Dari al-Bara’ ra, ia bertutur, “Saya pernah berjumpa dengan pamanku yang sedang membawa pedang, lalu saya tanya, ‘(Wahai Pamanda), Paman hendak kemana?’ jawabnya, ‘Saya diutus oleh Rasulullah saw menemui seorang laki-laki yang telah mengawini isteri bapaknya sesudah ia meninggal dunia, agar saya menebas batang lehernya dan menyita harta bendanya.’” (Shahih: Irwa-ul Ghalil no: 2351, Shahih Ibnu Majah no: 2111, 'Aunul Ma'bud XII: 147 no: 4433, Nasa’i VI: 110, namun dalam Sunan Tirmidzi dan Sunan Ibnu Majah tanpa lafazh "menyita harta bendanya." Tirmidzi II: 407 no: 1373 dan Ibnu Majah II: 869 no: 2607).

HUKUM ORANG YANG MENYETUBUHI BINATANG
Dari Ibnu Abbas ra bahwa Rasulullah saw bersabda, “Barangsiapa yang menyetubui binatang ternak, maka hendaklah kamu bunuh dia dan bunuh (pula) binantang itu.” (Hasan Shahih: Shahih Tirmidzi no: 1176, Tirmidzi III: 1479, 'Aunul Ma'bud XII: 157 no: 4440, Ibnu Majah II: 856 no: 2564)

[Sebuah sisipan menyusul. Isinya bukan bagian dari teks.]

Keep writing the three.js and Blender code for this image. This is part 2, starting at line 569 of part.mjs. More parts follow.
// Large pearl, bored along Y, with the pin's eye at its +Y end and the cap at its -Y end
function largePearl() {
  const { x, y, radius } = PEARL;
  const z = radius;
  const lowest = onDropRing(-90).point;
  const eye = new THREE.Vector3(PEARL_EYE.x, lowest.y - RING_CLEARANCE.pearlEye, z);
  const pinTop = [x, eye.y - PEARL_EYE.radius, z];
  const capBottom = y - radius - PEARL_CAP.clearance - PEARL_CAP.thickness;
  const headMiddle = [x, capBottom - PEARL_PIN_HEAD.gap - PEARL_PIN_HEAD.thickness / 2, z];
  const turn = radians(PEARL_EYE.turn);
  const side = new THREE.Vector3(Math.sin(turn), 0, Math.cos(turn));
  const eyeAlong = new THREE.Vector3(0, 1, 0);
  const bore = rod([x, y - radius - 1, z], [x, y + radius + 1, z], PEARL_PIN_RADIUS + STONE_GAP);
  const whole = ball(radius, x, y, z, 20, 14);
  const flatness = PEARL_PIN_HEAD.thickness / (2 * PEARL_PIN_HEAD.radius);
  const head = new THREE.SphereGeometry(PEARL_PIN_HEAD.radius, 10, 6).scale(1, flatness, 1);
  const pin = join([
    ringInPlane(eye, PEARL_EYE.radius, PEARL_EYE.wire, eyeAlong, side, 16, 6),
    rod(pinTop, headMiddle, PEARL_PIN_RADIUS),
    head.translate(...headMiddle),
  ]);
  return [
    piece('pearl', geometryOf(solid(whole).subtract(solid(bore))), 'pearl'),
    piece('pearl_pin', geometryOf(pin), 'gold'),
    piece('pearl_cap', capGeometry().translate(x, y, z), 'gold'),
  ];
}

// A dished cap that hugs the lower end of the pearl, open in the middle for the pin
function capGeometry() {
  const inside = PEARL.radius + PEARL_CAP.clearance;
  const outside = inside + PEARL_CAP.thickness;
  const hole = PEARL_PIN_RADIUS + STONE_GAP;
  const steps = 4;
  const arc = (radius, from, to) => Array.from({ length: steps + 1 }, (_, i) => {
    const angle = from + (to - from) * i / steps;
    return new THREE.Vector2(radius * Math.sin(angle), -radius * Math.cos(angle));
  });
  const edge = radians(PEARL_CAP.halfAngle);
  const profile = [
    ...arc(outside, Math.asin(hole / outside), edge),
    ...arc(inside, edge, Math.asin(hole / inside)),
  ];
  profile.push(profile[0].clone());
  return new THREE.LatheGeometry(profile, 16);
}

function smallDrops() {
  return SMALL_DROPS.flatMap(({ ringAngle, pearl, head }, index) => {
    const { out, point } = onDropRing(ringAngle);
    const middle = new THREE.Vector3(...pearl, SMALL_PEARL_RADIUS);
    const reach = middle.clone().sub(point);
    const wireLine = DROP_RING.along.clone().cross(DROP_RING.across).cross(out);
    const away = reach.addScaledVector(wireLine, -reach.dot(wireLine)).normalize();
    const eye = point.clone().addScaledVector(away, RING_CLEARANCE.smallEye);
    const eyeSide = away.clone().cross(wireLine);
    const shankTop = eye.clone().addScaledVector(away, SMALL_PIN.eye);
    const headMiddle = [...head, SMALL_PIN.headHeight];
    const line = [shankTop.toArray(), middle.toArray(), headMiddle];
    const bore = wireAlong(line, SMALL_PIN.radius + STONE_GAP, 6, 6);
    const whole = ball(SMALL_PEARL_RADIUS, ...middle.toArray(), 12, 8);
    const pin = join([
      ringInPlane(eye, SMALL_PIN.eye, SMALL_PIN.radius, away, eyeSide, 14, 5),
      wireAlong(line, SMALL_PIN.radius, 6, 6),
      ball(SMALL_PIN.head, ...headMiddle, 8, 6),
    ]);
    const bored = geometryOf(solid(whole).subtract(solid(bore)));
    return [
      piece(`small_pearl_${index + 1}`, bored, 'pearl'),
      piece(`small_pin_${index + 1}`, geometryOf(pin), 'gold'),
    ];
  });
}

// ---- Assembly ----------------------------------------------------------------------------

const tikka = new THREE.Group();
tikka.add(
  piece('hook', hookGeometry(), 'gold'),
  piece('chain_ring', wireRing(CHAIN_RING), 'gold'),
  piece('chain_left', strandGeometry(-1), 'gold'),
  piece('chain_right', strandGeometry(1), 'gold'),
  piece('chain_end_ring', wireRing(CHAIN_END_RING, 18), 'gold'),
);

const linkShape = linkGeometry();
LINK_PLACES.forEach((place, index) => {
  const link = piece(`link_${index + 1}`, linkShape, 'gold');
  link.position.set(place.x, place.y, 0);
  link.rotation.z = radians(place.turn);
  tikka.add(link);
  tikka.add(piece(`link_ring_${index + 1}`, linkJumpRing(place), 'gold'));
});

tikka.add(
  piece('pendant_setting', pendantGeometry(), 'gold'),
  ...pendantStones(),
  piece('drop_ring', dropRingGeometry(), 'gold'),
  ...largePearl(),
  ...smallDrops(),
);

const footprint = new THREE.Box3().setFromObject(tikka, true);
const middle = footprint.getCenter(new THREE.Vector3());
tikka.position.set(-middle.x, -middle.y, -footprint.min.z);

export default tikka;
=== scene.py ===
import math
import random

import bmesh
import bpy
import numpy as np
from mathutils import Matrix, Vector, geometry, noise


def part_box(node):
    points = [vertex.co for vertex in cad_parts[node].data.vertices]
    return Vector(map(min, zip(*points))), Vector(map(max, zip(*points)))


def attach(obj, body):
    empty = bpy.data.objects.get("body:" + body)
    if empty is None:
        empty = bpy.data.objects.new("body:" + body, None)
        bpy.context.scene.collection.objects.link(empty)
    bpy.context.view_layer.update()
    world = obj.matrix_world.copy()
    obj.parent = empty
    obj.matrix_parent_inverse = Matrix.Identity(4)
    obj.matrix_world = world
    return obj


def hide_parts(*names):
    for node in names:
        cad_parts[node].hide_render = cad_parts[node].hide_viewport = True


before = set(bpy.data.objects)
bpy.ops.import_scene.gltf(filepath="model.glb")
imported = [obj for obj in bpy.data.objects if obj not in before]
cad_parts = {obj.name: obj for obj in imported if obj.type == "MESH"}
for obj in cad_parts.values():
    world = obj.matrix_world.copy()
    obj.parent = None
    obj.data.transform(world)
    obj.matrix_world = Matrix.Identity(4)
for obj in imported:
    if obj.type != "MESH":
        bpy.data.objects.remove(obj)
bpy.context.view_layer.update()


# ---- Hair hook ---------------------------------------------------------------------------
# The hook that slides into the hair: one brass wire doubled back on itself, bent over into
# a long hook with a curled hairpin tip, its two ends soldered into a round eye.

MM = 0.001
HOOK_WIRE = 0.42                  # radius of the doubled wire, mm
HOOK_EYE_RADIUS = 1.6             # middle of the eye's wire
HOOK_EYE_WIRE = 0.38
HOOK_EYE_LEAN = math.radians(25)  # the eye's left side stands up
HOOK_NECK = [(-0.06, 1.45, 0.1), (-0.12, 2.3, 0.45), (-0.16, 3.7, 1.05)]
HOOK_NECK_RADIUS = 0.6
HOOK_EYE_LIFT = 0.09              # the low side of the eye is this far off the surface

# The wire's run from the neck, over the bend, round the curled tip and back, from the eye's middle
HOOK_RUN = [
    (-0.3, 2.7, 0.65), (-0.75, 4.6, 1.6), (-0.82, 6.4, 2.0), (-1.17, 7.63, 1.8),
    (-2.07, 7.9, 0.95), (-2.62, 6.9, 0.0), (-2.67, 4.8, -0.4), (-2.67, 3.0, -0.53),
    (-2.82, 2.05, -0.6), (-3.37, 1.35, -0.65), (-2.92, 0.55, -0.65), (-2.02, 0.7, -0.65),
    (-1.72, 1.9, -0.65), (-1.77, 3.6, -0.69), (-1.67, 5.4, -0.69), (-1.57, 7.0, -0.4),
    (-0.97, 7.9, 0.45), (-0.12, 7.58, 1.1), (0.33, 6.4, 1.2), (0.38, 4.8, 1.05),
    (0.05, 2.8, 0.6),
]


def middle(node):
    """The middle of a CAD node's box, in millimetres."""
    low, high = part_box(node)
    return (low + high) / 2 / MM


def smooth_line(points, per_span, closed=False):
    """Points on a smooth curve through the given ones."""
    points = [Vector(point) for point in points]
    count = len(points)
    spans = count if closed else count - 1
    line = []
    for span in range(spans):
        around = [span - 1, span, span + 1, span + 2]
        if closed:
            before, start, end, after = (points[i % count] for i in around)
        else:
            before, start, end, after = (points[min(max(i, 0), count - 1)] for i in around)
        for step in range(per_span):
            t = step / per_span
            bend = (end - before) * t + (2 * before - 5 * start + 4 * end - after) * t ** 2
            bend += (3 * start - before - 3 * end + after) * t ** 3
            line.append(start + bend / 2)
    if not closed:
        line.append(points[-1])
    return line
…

HUKUMAN ORANG YANG MELAKUKAN LIWATH, HOMOSEKSUAL
Apabila seorang laki-laki memasukkan penisnya ke dalam dubur laki-laki yang lain, maka hukumannya adalah dibunuh, baik keduanya sudah pernah menikah taupun belum.

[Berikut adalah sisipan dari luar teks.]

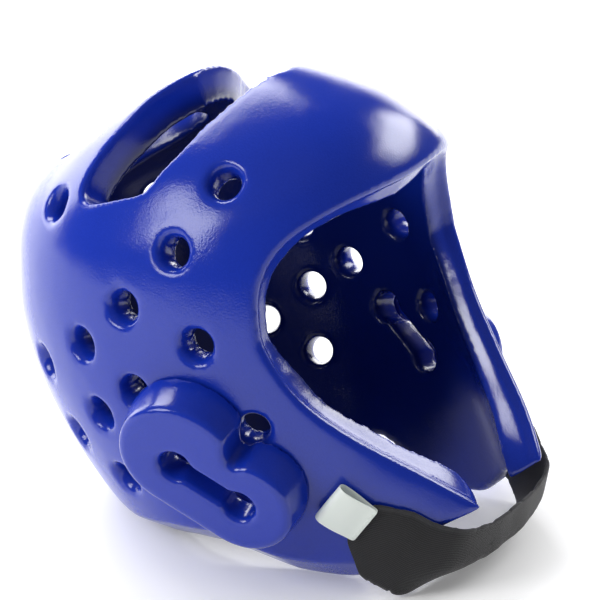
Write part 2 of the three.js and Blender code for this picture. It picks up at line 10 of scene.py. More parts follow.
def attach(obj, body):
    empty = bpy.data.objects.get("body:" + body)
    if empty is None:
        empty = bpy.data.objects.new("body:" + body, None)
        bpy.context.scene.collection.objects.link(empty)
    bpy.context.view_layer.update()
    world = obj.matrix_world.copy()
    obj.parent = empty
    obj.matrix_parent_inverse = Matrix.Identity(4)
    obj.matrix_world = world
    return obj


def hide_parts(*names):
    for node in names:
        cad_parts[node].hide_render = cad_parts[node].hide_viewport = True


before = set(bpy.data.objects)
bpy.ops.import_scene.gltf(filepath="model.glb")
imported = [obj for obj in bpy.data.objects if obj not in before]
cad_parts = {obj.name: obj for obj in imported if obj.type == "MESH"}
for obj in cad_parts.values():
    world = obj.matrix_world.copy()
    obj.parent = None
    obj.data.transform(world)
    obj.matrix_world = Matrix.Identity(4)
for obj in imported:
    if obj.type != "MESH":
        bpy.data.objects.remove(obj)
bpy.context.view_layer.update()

MM = 0.001

# Head form
HALF_WIDTH = 97
FRONT_REACH = 112
BACK_REACH = 111
CROWN_HEIGHT = 112
JAW_DEPTH = 112
SIDE_WALL = 17
BROW_WALL = 15
NAPE_WALL = 18
CROWN_WALL = 18

# Vents, band and lower rim
VENT_BORE = 13
VENT_MOUTH = 20
VENT_FLARE = 6
BAND_WIDTH = 19
LOWER_BEVEL = 13
LOWER_LIP = 0.36
NAPE_FLAT = 12

# Soft bead along the face rim
BEAD_RADIUS = 3.1
BEAD_INSET = 3.0
BEAD_RISE = -0.6
BEAD_SIDES = 12
BEAD_END = 0.97

# How far the cutting tools run past the wall, as shares of it
CUT_BEFORE = 0.6
CUT_PAST = 1.8
CROWN_CUT_ABOVE = 1.6
KEEP_PAST = 1.25
CROWN_AXIS = 0.18
FACE_MIDDLE = -0.4
FAR_OUTSIDE = 3

# Dipped skin: grid size and smoothing rounds
SHELL_VOXEL = 1.15
SHELL_ROUNDS = 20
PAD_VOXEL = 1.0
PAD_ROUNDS = 16
PAD_SEAT_GAP = 0.3

# Steps of round and drawn lines
RIM_STEPS = 4
CROWN_STEPS = 5
LOWER_SIDES = 120
VENT_SIDES = 28
PAD_STEPS = 30
WAIST_STEPS = 12
SLOT_STEPS = 24
STRAP_STEPS = 12
STRAP_ACROSS = 17
LABEL_STEPS = 8

# Ear pads
PAD_REAR_LOBE = 28
PAD_FRONT_LOBE = 24
PAD_LOBE_SPACING = 35
PAD_WAIST_DIP = 13
PAD_WAIST_SHIFT = 3
PAD_REAR_START = math.pi / 3
PAD_FRONT_END = math.pi * 11 / 18
PAD_HEIGHT = 16
PAD_SHOULDER = 3
PAD_DRAFT = 2
PAD_FORWARD = 28
PAD_DROP = 0.491 * JAW_DEPTH
PAD_TURN = 7
PAD_TILT = 16
PAD_SLANT = 54
SLOT_LENGTH = 48
SLOT_WIDTH = 9
SLOT_END_RADIUS = 7.5

# Chin strap and label
STRAP_WIDTH = 40
STRAP_THICKNESS = 2
STRAP_SEAT_GAP = 1
LABEL_WIDTH = 20
LABEL_REACH = 21
LABEL_LIFT = 7
LABEL_THICKNESS = 0.6
LABEL_SEAM = 3
LABEL_SEAT = 0.8
LABEL_SLACK = 0.6
LABEL_UNDER = [(0, -0.7), (3, -0.7), (7, -1.6), (11, -2.9)]
LABEL_OVER = [(12, 3.2), (8, 2.2), (4, 1.0), (0, 0.7)]
LABEL_BENDS = (22, 45, 67, 90, 113, 135, 158, 180)
STITCH_COUNT = 8
STITCH_SEAM = 1.6
STITCH_LENGTH = 1.7
STITCH_RADIUS = 0.3
STITCH_HEIGHT = 1.0

# Vinyl: colour, grain, the painted shade that darkens the hollow's inner walls, and how slowly its mask
# narrows towards the jaw
BLUE = (0.007, 0.029, 0.36)
GRAIN_SIZE = 1100
HOLLOW_PAINTED_SHADE = 0.28
JAW_TAPER = 0.66

# How the helmet rests
LEAN_DEGREES = 22
NAPE_LEVEL = 83
NAPE_FORWARD = -55
SETBACK = 15.0
HEAD_HEIGHT = 97.56

# Camera, found from the photograph's outline
VIEW_TURN = 56.3
VIEW_RISE = 23.8
VIEW_DISTANCE = 1300
VIEW_ASIDE = 22.4
VIEW_LENS = 166.1

# Sections of the outer form: height, half width, front, back, middle and how square its front half is.
FORM_SECTIONS = [
    (-1.25, 0.62, 1.05, 0.5, 0, 2.2),
    (-1.0, 0.74, 1.05, 0.63, 0, 2.2),
    (-0.76, 0.835, 1.03, 0.775, 0, 2.2),
    (-0.535, 0.918, 0.98, 0.875, 0, 2.2),
    (-0.27, 0.98, 0.955, 0.955, 0, 2.25),
    (0.0, 1.0, 0.975, 1.0, 0, 2.4),
    (0.25, 0.98, 1.0, 0.99, 0, 2.45),
    (0.445, 0.93, 0.99, 0.93, 0, 2.4),
    (0.59, 0.855, 0.94, 0.88, 0.0, 2.3),
    (0.715, 0.76, 0.81, 0.82, 0.03, 2.2),
    (0.83, 0.61, 0.61, 0.7, 0.08, 2.1),
    (0.92, 0.435, 0.41, 0.52, 0.13, 2.0),
    (0.975, 0.258, 0.24, 0.28, 0.16, 2.0),
    (1.0, 0, 0, 0, 0.18, 2.0),
]
FORM_COLUMNS = ("height", "width", "front", "back", "middle", "square")

# Face opening, right half, from the brow's middle down: inner edge and outer edge of the rim.
FACE_RIM = [
    (0, 0.866, 0.31, 0, 0.99, 0.43),
    (0.2, 0.862, 0.325, 0.25, 0.973, 0.433),
    (0.36, 0.84, 0.335, 0.475, 0.91, 0.424),
    (0.519, 0.759, 0.314, 0.644, 0.808, 0.396),
    (0.599, 0.672, 0.262, 0.734, 0.735, 0.358),
    (0.643, 0.612, 0.21, 0.793, 0.673, 0.3),
    (0.668, 0.564, 0.131, 0.835, 0.622, 0.22),
    (0.673, 0.536, 0.042, 0.855, 0.585, 0.12),
    (0.678, 0.53, -0.037, 0.87, 0.567, -0.02),
    (0.629, 0.581, -0.197, 0.835, 0.578, -0.184),
    (0.579, 0.643, -0.354, 0.747, 0.627, -0.363),
    (0.469, 0.741, -0.503, 0.639, 0.721, -0.539),
    (0.386, 0.813, -0.612, 0.536, 0.83, -0.688),
    (0.273, 0.884, -0.718, 0.423, 0.935, -0.836),
    (0.175, 0.92, -0.828, 0.32, 0.973, -0.946),
    (0.145, 0.92, -0.98, 0.29, 0.99, -1.035),
    (0.135, 0.92, -1.34, 0.28, 1.0, -1.34),
]
RIM_COLUMNS = ("in_x", "in_y", "in_z", "out_x", "out_y", "out_z")

# Front crown opening, right half, from the band's middle round to the front.
# The first rows are the band's edge.
FRONT_CROWN = [
    (0, 0.1), (0.22, 0.062), (0.43, 0.01), (0.6, -0.07), (0.72, -0.115), (0.78, -0.1), (0.8, -0.035),
    (0.8, 0.12), (0.785, 0.22), (0.7, 0.305), (0.62, 0.366), (0.52, 0.415), (0.4, 0.465), (0.22, 0.51),
    (0, 0.54),
]
REAR_BAND_ROWS = 3
REAR_CROWN = [
    (0, -0.68), (0.12, -0.67), (0.22, -0.63), (0.33, -0.55), (0.42, -0.44), (0.46, -0.34), (0.465, -0.26),
]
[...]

Dari Ibnu Abbas ra bahwa Rasulullah saw bersabda: “Siapa saja yang kalian jumpai melakukan perbuatan kaum (Nabi) Luth, maka bunuhlah fa’il (pelakunya) dan maf’ulbih (korbannya).” (Shahih: Shahih Ibnu Majah no: 2075, Tirmidzi III: 8 no: 1481, ‘Aunul Ma’bud XII: 153 no: 4438, Ibnu Majah II: 856 no: 2561).